Outros também se insurgiram contra a indicação de FHC. O advogado mato-grossense Celso Araújo entrou com uma ação popular para impedir a nomeação e a posse de Gilmar Mendes. Ele finalizou seu pedido afirmando que o artigo 5º da Constituição é uma "quimera", pois existem pessoas "mais iguais que outras", fazendo referência ao fato de que ele foi retirado da lista tríplice para o cargo de juiz no TRE local, com base no fundamento de que tinha contra si um processo criminal, mas o mesmo não se deu com Gilmar Mendes. O futuro ministro respondia à ação de improbidade administrativa, extinta em abril de 2008 por seus colegas de Supremo.A Associação dos Magistrados Brasileiros também se posicionou publicamente contra a indicação, já que, uma vez no STF, Mendes poderia julgar causas as quais ele mesmo como advogado-geral da União havia sustentado a favor do governo. Mas nenhum tipo de movimentação comoveu o então presidente e Mendes foi ao STF. Arranjou briga com o Ministério Público quando analisou o recurso da prefeita de Magé, em 2006, em que pedia foro privilegiado para julgamento de uma ação de improbidade administrativa. Ali, Mendes tentou desmoralizar o trabalho do MP ao afirmar que os promotores moviam ações em defesa de interesses pessoais, corporativistas e políticos.

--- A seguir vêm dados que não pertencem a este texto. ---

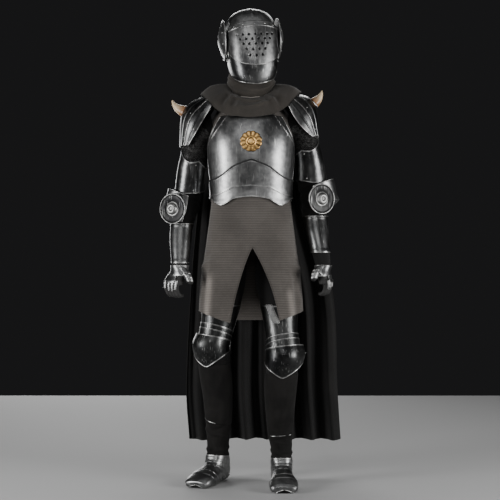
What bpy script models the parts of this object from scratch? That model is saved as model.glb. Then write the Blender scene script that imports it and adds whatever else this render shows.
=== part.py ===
"""Suit of plate armour over a knitted tunic, gloves, hose and boots, with a cape.

Metres, +Z up. The suit faces -Y and the wearer's right side is at -X. Heights in the tables are measured
from the ground, and the empty named Suit lowers everything so that the origin lies on the shoulder line,
where the wearer carries the suit. Angles round a section start at its front; on the trunk they run towards
+X, and on a limb they run outward, away from the trunk.
"""

import math

import bmesh
import bpy
from mathutils import Matrix, Vector

SHOULDER_HEIGHT = 1.50
SIDES = {"right": -1, "left": 1}

PLATE = 0.0015
CLOTH = 0.0020
LEATHER = 0.0022
SEAT = 0.0009
SEAT_TRUNK = 0.0009
MAIL_SEAT = 0.0008
VISOR_OUT = 0.0051
LAP = 0.0003
MAIL_RING = 0.0012
MERGE = 0.00005
CLOSE = 0.012
ROUND = [22.5 * k for k in range(16)]
FINE_ROUND = [15.0 * k for k in range(24)]

TUNIC_HEM = 0.648
TUNIC_TOP = 1.548
SLIT_TOP = 0.947
HEM_RISE = 0.045

HELMET_PIVOT = (0.002, -0.004, 1.777)
HELMET_ROLL = -3.6
HELMET_YAW = 8.0
HELMET_HALF_WIDTH = 0.0965
BROW = 25.0
VISOR_REST = -43.0
HUB_RADIUS = 0.0240
HUB_GAP = 0.0008
EAR_DISC_RADIUS = 0.080
HOLE_RADIUS = 0.0050
HOLES_TOP = 0.0

# Trunk: height, half_width, front, back.
TRUNK = (
    (0.62, 0.2090, 0.167, 0.152),
    (0.70, 0.2085, 0.161, 0.150),
    (0.80, 0.2030, 0.150, 0.147),
    (0.875, 0.1930, 0.141, 0.143),
    (0.96, 0.1800, 0.132, 0.137),
    (1.13, 0.1590, 0.118, 0.123),
    (1.20, 0.1600, 0.120, 0.120),
    (1.28, 0.1670, 0.128, 0.120),
    (1.36, 0.1710, 0.130, 0.120),
    (1.42, 0.1660, 0.122, 0.116),
    (1.47, 0.1480, 0.108, 0.108),
    (1.51, 0.1180, 0.092, 0.098),
    (1.56, 0.0862, 0.0785, 0.084),
)
TRUNK_X = 0.004
TRUNK_POWER = 2.35
ROSETTE_HEIGHT = 1.3575
ROSETTE_RADIUS = 0.041
ROSETTE_DEPTH = 0.004

# Slit in the tunic's front: height, right_edge, left_edge, as angles in degrees.
SLIT = (
    (0.620, -21.5, 31.5),
    (0.760, -13.5, 22.0),
    (0.860, -6.5, 12.0),
    (SLIT_TOP, 0.9, 0.9),
)

# Half angle that the breastplate spans: height, half_angle.
BREAST_SPAN = (
    (1.16, 86.0),
    (1.30, 86.0),
    (1.335, 83.0),
    (1.355, 72.0),
    (1.375, 60.0),
    (1.41, 46.0),
    (1.45, 35.0),
    (1.48, 29.0),
)

# Rows of the breastplate's net beside the armholes, where its edge runs slanting.
ARMHOLE_ROWS = [1.345, 1.360, 1.375, 1.392, 1.412, 1.437, 1.460]

# Edges of the lower plates: angle, plackart_top, fauld_top, plackart_bottom, fauld_bottom.
WAIST_EDGES = (
    (0.0, 1.284, 1.197, 1.187, 1.146),
    (20.0, 1.259, 1.190, 1.180, 1.137),
    (38.0, 1.228, 1.170, 1.160, 1.113),
    (52.0, 1.214, 1.162, 1.152, 1.120),
    (66.0, 1.210, 1.160, 1.150, 1.136),
    (86.0, 1.208, 1.158, 1.148, 1.142),
)

# Mantle: angle, neck_height, edge_out, edge_forward, edge_height.
MANTLE = (
    (0.0, 1.533, 0.000, 0.1420, 1.453),
    (28.0, 1.541, 0.086, 0.1330, 1.461),
    (50.0, 1.560, 0.137, 0.1230, 1.487),
    (66.0, 1.580, 0.163, 0.1040, 1.517),
    (84.0, 1.597, 0.197, 0.0300, 1.554),
    (98.0, 1.598, 0.197, -0.0250, 1.554),
    (122.0, 1.597, 0.160, -0.1050, 1.520),
    (150.0, 1.596, 0.086, -0.1400, 1.475),
    (180.0, 1.595, 0.000, -0.1480, 1.455),
)

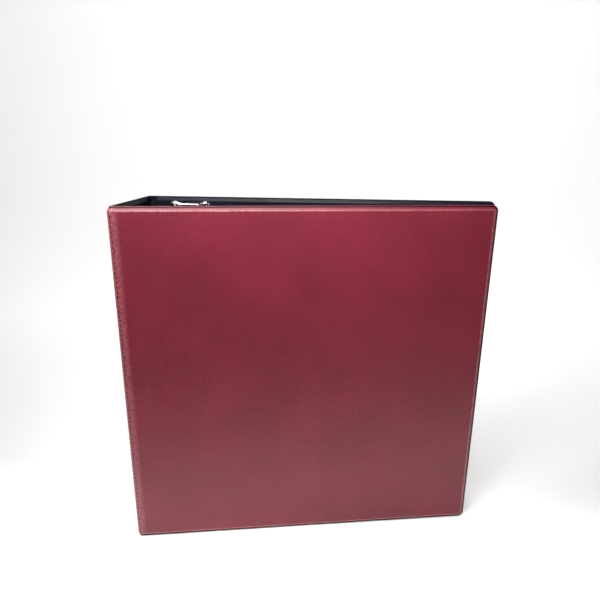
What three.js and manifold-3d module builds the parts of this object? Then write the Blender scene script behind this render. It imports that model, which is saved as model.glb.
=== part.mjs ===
// Ring album: two stiff covers and a wide spine, each a board sealed between a grained
// outer vinyl sheet and a smooth inner one, joined by two flexible hinge strips. A D-ring
// mechanism is riveted to the inside of the back cover: an arched plate holds two rails,
// each rail carries one half of every ring, and a lever at each end snaps the rails over.
//
// Millimetres, +Z up. The album stands on its lower edges. +X runs from the spine to the
// fore-edge and -Y is the side that the front cover faces. The drawing frame has its corner
// where the outer faces of the spine and the back cover meet; the last lines move the
// origin to the middle of the footprint.

import * as THREE from 'three';
import { mergeVertices } from 'three/addons/utils/BufferGeometryUtils.js';
import Module from 'manifold-3d';

const wasm = await Module();
wasm.setup();

const { degToRad } = THREE.MathUtils;
const QUARTER = Math.PI / 2;

// Covers and spine
const COVER_HEIGHT = 292;
const COVER_WIDTH = 301.5;
const SPINE_DEPTH = 88.3;
const WEDGE_ANGLE = degToRad(10.4);
const HINGE_GAP = 6;
const SHEET = 0.6;
const BOARD = 2.4;
const GAP = 0.3;
const PANEL_THICKNESS = 2 * SHEET + BOARD + 2 * GAP;
const WELD_RIM = 3.6;
const WELD_BEVEL = 2.4;
const BEVEL_RISE = 1.8;
const CORNER_RADIUS = 5;
const HINGE_CORNER_RADIUS = 2.6;
const BOARD_CORNER_RADIUS = 1;

// Hinge strips: both sheets welded into one band that rounds the corner
const STRIP_THICKNESS = 1;
const STRIP_RECESS = 0.5;
const STRIP_RADIUS = 3;
const STRIP_END_INSET = 1;

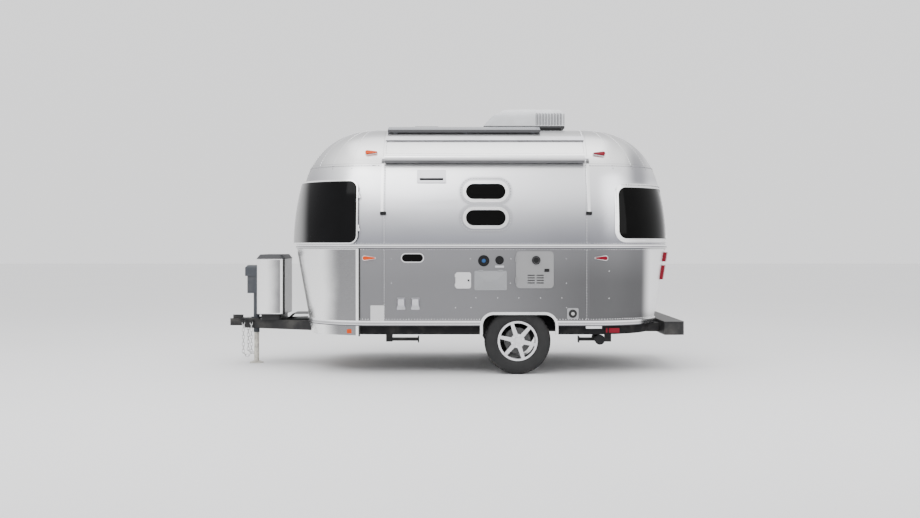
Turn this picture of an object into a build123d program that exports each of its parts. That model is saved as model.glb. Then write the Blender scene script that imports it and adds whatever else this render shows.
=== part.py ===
"""Single-axle riveted aluminium travel caravan, standing on its wheels and tongue jack.

Millimetres. +Z is up, the tongue points to -X, the street side faces -Y and the
entry door is on +Y. The origin is under the middle of the whole vehicle, on the ground.
"""

from build123d import *
import math
import os

# Body: belt level, plan and the curved wall above the belt
BELT_Z = 1322
FLOOR_Z = 500
NOSE_X = -1671
TAIL_X = 2371
HALF_WIDTH = 1220
CORNER_R = 900
END_LEAN = 165
FLOOR_CORNER_R = 760
WALL = 50
SIDE_R = 2535
SIDE_TURN = 16.5
SHOULDER_R = 744.5
FRONT_SEAM_X = -667
REAR_SEAM_X = 1424
FLOOR_T = 45
SEAT = 0.3

# End windows and the guards that stand over the front ones
END_GLASS_LOW = 1390
END_GLASS_HIGH = 1934
END_GLASS_EDGE = 624
END_GLASS_R = 88
END_GLASS_T = 8
CENTRE_GLASS_HALF = 340
CORNER_GLASS_Y = 440
FRAME_W = 36
FRAME_PROUD = 7
FRAME_LAP = 6
GUARD_LOW = 1338
GUARD_HIGH = 2005
GUARD_EDGE = 740
GUARD_CENTRE_HALF = 392
GUARD_GAP = 14
GUARD_R = 92
GUARD_STAND = 30
GUARD_T = 6
GUARD_HINGE_LOW = 1500
GUARD_HINGE_HIGH = 1840
GUARD_HINGE_IN = 50
GUARD_PIN_R = 4

# Street side windows: centre x, low z, high z
SLOT_WINDOWS = [
    (382, 1496, 1722),
    (382, 1768, 1994),
]
SLOT_LENGTH = 474
SLOT_FRAME_W = 30
CURB_WINDOW = (790, 1420, 1960)
CURB_LENGTH = 760
CURB_R = 90

# Entry door on the +Y side
DOOR_LOW_X = -450
DOOR_WIDTH = 680
DOOR_SILL_Z = 560
DOOR_TOP_Z = 2190
DOOR_R = 90
DOOR_GAP = 6
DOOR_HINGE_OUT = 20
DOOR_HINGES_Z = [720, 1180, 1640]
DOOR_GLASS_LOW = 1420
DOOR_GLASS_HIGH = 1960
DOOR_GLASS_LENGTH = 400
KNUCKLE_R = 8
KNUCKLE_H = 34
HINGE_LEAF = 60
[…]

Naquela sentença, Mendes dizia que o foro privilegiado servia “para que os chefes das principais instituições públicas sejam julgados perante um órgão colegiado dotado de maior independência e de inequívoca seriedade.” Dada a manifestação de juízes federais em favor de Fausto de Sanctis (clique aqui para ler o blogue feito em sua defesa), de procuradores, delegados e de juristas, talvez hoje muitos duvidem da “independência” e “inequívoca seriedade” de determinados órgão colegiados... Não é à toa que se avizinha uma crise institucional envolvendo o mais hermético dos poderes, o Judiciário.